--- Begin ---

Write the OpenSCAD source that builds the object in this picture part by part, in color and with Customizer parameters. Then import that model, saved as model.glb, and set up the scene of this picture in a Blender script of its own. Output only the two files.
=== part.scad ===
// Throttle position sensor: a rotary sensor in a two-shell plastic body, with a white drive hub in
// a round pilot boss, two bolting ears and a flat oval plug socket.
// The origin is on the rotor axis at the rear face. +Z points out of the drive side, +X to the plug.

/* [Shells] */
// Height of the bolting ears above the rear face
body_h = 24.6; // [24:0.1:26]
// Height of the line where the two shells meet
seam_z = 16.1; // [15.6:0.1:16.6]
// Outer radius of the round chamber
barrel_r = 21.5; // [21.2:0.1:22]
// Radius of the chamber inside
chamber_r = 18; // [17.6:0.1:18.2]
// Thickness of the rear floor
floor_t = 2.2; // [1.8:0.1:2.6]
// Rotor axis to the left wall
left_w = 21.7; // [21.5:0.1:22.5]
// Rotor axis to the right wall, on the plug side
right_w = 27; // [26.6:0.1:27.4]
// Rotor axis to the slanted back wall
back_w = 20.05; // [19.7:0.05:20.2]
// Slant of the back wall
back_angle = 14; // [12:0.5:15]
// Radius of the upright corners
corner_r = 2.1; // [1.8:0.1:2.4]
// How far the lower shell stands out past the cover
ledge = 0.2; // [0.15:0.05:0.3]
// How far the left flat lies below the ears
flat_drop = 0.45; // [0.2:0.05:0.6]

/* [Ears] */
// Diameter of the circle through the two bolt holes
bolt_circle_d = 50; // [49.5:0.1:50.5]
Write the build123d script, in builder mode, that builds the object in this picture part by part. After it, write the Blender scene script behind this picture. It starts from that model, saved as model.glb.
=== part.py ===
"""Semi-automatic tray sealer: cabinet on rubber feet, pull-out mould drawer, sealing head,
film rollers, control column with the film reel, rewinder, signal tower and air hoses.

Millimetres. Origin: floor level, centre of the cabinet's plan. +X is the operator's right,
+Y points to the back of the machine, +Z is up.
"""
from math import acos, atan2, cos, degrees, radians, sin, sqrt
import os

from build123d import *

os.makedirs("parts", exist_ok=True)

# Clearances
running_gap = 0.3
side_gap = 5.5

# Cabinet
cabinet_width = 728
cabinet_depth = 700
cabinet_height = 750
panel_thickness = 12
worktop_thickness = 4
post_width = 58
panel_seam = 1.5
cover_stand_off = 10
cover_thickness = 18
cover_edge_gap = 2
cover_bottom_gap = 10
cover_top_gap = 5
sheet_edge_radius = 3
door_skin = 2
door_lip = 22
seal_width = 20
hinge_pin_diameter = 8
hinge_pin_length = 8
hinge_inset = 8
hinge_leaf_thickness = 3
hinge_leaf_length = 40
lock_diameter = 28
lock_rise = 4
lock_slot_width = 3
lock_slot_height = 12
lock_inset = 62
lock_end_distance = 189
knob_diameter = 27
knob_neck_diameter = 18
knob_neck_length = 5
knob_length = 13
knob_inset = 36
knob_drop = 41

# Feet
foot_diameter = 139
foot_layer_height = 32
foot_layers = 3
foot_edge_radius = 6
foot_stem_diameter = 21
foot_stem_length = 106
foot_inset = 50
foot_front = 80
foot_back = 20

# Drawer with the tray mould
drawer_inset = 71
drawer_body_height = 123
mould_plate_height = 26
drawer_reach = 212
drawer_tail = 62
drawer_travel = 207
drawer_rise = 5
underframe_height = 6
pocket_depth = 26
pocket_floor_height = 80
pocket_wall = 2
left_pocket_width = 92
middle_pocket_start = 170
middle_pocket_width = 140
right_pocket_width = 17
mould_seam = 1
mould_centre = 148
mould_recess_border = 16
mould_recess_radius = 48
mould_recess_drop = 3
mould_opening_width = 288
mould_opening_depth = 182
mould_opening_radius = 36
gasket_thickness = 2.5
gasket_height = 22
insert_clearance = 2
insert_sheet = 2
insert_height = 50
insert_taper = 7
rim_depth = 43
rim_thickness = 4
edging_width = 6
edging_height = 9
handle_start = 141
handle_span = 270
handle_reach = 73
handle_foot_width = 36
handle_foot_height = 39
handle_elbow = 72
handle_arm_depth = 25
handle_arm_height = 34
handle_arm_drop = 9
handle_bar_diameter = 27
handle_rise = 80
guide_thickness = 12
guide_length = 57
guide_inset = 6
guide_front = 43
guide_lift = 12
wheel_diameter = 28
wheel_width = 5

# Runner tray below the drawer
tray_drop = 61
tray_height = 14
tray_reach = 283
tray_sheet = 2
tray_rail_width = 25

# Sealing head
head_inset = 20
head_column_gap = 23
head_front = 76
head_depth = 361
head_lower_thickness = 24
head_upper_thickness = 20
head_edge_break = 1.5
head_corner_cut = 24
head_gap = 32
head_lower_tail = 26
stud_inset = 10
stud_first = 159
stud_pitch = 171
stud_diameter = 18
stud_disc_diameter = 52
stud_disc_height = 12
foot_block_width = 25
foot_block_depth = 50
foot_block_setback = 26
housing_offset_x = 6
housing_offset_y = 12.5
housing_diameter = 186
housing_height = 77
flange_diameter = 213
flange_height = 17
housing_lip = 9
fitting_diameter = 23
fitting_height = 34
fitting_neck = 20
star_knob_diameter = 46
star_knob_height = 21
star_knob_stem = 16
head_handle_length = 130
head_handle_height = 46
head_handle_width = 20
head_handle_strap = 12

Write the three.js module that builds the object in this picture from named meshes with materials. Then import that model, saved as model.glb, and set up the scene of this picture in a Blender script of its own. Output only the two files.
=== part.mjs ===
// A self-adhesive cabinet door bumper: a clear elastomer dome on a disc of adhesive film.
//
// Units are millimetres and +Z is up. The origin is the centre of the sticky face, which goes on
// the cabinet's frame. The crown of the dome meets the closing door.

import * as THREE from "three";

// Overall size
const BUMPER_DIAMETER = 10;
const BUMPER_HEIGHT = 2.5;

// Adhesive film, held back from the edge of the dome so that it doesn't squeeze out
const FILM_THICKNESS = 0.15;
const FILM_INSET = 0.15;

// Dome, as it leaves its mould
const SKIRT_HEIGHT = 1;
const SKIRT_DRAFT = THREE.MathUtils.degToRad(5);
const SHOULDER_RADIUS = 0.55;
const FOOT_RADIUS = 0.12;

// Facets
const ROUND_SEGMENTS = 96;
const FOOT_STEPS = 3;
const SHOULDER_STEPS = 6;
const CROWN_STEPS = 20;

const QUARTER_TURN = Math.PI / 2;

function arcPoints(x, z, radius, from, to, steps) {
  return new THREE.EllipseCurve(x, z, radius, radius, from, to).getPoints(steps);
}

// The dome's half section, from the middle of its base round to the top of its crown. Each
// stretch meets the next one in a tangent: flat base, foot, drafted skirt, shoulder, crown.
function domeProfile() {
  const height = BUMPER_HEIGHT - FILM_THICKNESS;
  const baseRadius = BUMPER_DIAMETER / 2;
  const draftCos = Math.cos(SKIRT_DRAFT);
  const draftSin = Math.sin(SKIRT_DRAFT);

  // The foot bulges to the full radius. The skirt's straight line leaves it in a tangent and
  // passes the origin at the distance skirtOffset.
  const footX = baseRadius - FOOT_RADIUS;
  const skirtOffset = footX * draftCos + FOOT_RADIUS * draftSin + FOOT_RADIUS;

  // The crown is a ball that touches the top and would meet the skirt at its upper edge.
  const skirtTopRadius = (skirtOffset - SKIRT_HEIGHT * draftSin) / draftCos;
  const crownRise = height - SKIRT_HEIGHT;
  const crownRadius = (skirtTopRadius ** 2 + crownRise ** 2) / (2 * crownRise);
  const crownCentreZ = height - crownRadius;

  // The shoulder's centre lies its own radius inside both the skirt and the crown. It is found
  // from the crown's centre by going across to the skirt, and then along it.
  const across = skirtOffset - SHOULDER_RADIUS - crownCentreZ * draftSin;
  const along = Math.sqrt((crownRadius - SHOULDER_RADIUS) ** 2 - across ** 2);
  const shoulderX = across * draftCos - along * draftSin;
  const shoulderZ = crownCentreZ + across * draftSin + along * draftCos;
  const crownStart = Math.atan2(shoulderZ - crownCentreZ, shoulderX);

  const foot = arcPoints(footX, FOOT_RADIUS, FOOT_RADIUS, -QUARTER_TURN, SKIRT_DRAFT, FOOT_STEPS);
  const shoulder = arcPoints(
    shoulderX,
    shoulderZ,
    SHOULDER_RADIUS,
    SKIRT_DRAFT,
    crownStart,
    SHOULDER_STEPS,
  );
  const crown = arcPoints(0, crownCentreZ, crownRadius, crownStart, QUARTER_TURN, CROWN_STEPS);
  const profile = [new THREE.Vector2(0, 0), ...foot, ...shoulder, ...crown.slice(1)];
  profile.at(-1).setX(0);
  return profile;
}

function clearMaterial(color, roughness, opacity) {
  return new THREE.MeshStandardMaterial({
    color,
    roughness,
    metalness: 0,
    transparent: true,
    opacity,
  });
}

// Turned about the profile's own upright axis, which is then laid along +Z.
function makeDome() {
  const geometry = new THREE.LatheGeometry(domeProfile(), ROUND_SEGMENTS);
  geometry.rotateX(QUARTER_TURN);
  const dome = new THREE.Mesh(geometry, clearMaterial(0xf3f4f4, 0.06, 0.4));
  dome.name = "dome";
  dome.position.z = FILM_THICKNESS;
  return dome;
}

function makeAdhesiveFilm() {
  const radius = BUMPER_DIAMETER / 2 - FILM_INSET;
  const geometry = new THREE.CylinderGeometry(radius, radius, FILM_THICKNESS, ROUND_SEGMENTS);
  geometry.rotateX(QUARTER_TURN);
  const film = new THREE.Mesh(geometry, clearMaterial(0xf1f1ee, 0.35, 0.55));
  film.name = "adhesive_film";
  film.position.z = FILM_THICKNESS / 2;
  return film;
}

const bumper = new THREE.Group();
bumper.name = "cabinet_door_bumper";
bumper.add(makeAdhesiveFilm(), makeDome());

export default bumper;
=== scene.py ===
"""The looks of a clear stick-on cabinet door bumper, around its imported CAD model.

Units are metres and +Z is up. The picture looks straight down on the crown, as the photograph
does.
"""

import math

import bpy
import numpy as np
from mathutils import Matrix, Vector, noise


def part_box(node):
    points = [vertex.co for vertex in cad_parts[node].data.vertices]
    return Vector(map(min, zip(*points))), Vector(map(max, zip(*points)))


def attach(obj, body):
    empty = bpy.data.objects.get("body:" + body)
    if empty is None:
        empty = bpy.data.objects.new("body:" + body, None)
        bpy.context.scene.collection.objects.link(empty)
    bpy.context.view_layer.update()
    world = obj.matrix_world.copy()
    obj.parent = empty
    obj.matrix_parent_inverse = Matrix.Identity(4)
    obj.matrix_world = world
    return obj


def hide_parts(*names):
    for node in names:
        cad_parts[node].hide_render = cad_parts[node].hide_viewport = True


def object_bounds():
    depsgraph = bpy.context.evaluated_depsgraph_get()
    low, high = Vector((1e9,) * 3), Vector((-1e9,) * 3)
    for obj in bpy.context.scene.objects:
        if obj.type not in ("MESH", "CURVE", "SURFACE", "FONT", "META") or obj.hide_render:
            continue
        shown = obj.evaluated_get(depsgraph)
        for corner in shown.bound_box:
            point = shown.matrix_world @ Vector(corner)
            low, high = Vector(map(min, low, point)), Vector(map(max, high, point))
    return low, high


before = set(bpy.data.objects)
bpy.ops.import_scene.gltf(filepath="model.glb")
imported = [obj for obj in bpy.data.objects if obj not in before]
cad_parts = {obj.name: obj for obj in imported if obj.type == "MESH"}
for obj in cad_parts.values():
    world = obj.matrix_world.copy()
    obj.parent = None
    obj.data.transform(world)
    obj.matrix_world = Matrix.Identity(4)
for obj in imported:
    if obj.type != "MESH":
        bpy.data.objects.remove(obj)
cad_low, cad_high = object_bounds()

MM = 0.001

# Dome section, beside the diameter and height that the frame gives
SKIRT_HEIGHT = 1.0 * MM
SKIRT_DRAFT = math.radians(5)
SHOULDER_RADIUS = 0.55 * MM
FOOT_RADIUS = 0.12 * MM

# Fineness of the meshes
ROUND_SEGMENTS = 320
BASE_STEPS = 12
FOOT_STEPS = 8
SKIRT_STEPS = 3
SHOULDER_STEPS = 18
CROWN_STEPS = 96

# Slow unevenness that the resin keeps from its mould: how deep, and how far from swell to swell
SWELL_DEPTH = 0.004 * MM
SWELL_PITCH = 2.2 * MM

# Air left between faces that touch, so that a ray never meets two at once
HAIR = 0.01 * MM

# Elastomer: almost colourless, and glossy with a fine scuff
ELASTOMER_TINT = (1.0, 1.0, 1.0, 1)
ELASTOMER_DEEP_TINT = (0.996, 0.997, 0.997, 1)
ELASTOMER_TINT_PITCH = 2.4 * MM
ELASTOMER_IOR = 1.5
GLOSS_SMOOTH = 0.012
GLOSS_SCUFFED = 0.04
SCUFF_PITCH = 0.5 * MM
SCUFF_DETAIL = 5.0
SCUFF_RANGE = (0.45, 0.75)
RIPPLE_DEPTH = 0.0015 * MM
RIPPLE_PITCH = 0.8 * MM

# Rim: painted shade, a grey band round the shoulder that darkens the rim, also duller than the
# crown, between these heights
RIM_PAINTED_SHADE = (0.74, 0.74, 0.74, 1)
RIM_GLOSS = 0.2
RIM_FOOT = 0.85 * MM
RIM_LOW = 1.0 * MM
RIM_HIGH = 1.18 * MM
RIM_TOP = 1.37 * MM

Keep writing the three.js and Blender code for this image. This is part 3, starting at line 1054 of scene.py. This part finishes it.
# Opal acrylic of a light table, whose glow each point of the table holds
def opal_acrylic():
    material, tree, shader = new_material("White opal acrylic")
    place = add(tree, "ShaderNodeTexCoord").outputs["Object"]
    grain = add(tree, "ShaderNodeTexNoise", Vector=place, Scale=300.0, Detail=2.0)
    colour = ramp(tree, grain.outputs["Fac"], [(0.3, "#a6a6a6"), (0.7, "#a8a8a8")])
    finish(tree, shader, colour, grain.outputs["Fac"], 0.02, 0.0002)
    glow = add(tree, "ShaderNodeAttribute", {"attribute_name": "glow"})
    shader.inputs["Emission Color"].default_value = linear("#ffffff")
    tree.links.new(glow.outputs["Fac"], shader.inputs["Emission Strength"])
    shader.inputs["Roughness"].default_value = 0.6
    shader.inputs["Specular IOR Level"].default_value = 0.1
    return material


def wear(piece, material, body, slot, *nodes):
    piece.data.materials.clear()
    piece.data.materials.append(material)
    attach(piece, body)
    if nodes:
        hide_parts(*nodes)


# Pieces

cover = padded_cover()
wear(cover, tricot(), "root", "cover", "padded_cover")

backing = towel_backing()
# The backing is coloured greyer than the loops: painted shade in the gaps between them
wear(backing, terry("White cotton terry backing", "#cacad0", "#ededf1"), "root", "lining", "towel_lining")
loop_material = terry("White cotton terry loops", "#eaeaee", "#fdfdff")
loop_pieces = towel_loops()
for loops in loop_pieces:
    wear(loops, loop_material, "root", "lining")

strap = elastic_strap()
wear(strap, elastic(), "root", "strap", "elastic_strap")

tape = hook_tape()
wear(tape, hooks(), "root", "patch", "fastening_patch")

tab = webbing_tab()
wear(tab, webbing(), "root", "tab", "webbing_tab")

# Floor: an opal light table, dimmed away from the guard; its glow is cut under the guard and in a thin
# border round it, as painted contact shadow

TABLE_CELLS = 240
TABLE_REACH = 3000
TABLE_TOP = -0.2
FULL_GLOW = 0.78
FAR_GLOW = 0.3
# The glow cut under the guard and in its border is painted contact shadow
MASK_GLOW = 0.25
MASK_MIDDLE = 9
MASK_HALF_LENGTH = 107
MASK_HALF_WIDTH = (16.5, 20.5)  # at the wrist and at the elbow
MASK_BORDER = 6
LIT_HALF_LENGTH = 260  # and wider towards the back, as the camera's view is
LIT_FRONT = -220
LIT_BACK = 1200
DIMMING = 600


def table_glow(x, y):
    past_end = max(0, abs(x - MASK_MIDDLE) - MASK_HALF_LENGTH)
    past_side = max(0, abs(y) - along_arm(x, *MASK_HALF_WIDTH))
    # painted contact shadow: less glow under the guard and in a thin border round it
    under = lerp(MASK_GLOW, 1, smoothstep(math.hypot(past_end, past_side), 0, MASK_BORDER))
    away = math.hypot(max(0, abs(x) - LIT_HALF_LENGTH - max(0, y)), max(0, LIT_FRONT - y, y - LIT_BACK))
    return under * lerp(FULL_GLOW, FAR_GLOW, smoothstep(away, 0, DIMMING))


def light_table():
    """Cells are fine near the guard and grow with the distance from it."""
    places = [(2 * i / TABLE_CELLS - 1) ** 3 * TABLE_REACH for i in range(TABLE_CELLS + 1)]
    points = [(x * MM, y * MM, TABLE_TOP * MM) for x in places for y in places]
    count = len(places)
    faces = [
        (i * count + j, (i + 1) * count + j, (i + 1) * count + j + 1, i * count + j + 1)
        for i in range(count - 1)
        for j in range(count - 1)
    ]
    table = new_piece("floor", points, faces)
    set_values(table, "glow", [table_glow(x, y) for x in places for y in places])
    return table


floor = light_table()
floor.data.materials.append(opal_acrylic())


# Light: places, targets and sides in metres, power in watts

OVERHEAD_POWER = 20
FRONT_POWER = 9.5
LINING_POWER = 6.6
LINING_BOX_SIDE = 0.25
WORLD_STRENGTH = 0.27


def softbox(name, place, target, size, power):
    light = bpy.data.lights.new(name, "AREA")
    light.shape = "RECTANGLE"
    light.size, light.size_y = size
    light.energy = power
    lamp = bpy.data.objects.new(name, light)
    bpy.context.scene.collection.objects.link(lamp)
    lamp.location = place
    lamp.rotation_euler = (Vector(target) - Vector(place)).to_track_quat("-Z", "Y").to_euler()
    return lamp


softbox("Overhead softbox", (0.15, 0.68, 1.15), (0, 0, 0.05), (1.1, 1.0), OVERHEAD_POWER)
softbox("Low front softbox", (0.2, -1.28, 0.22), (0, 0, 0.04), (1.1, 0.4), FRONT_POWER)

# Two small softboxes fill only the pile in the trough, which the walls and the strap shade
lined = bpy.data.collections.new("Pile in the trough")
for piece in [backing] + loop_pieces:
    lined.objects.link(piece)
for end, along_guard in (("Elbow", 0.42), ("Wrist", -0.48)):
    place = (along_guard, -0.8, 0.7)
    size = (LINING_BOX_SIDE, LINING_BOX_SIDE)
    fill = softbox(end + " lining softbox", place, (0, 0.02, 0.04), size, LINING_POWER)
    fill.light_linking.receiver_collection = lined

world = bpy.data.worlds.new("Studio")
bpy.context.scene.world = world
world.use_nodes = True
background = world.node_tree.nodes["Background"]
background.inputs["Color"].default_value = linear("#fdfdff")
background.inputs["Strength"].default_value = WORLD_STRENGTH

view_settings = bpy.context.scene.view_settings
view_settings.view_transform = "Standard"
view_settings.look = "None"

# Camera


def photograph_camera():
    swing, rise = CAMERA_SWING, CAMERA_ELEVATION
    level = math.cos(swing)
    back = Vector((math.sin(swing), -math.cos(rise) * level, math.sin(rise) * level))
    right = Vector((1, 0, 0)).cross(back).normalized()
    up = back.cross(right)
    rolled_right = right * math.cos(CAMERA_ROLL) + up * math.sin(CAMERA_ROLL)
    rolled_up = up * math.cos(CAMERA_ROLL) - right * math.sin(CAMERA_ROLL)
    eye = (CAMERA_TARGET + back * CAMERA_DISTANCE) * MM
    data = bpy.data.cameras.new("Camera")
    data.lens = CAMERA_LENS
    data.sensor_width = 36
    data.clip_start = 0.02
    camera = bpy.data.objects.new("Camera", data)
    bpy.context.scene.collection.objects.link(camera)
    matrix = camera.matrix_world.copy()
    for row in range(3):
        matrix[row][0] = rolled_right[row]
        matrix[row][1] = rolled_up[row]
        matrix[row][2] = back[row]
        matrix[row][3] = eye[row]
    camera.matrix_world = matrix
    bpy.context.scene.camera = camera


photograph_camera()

--- End ---

* [SHORT PROBLEM] Copy out each line in the listing that has the word "empty".

* [THE RESULT]
    empty = bpy.data.objects.get("body:" + body)
    if empty is None:
        empty = bpy.data.objects.new("body:" + body, None)
        bpy.context.scene.collection.objects.link(empty)
    obj.parent = empty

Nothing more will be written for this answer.